Jutaan kali aku memberitahu otak bahwa tiap orang itu berbeda mendapatkan ilmu dan pengalaman. Tiap orang juga berbeda cara berpikirnya. Semenit otak nurut, namun detik selanjutnya gatelnya mata langsung turun ke hati. Mangkel.

Seharusnya kalau aku berani, aku sebaiknya berbicara langsung kepada orang tersebut. Simpel tapi susah buatku yang gak bisa blak-blakan.

Pada saat seperti ini, otak sama mulut sering adu argumen memberikan pendapat. Tentu efeknya aku jadi bertingkah gak jelas, galau gulana, dan resah. Kenapa denganku? Apa yang harus aku lakukan?

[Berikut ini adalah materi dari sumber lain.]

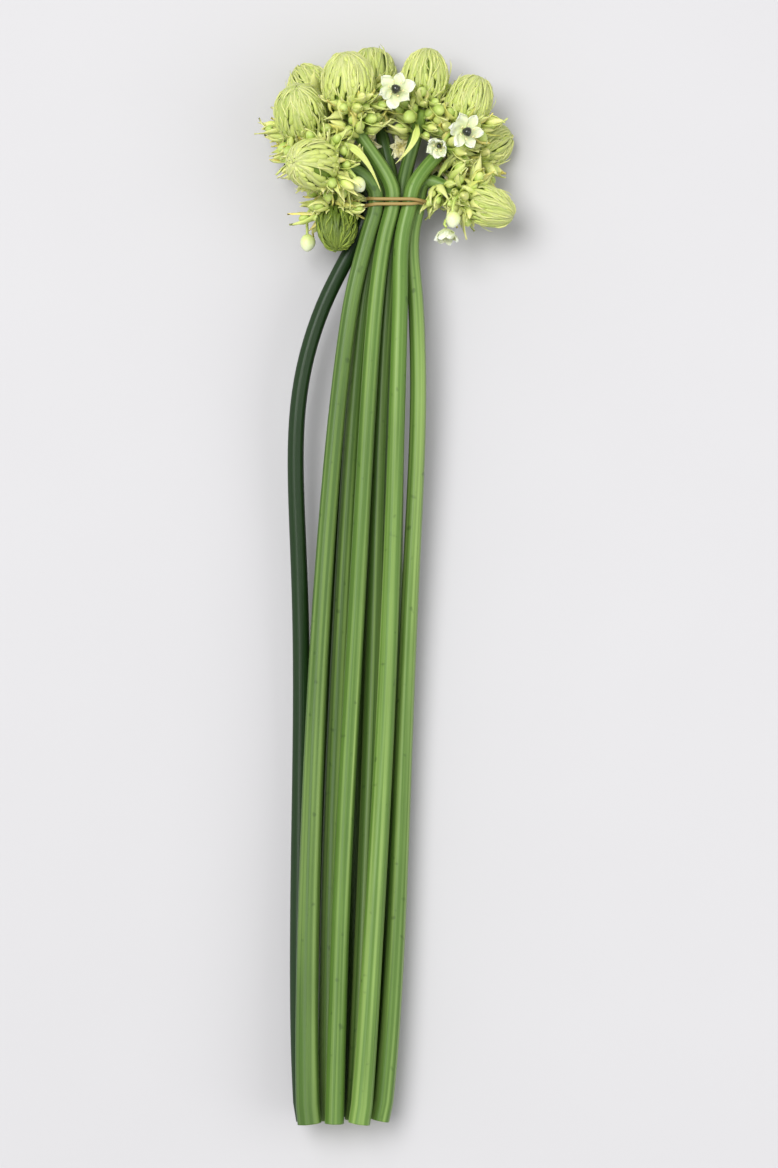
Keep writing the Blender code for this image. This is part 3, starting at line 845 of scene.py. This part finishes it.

Entah.. bertambahnya umur semakin banyak hal yang aku ketahui dan tidak ketahui. Semakin banyak hal pertanyaan yang belum aku temukan jawabannya. Termasuk tentang diriku sendiri. 

Entah.. sampai kapan aku menggantungkan pertanyaan simpel dan minta pendapat selalu kepada bapak. Padahal seharusnya di umur segini aku harus bisa menentukan pilihanku sendiri. Ya kan?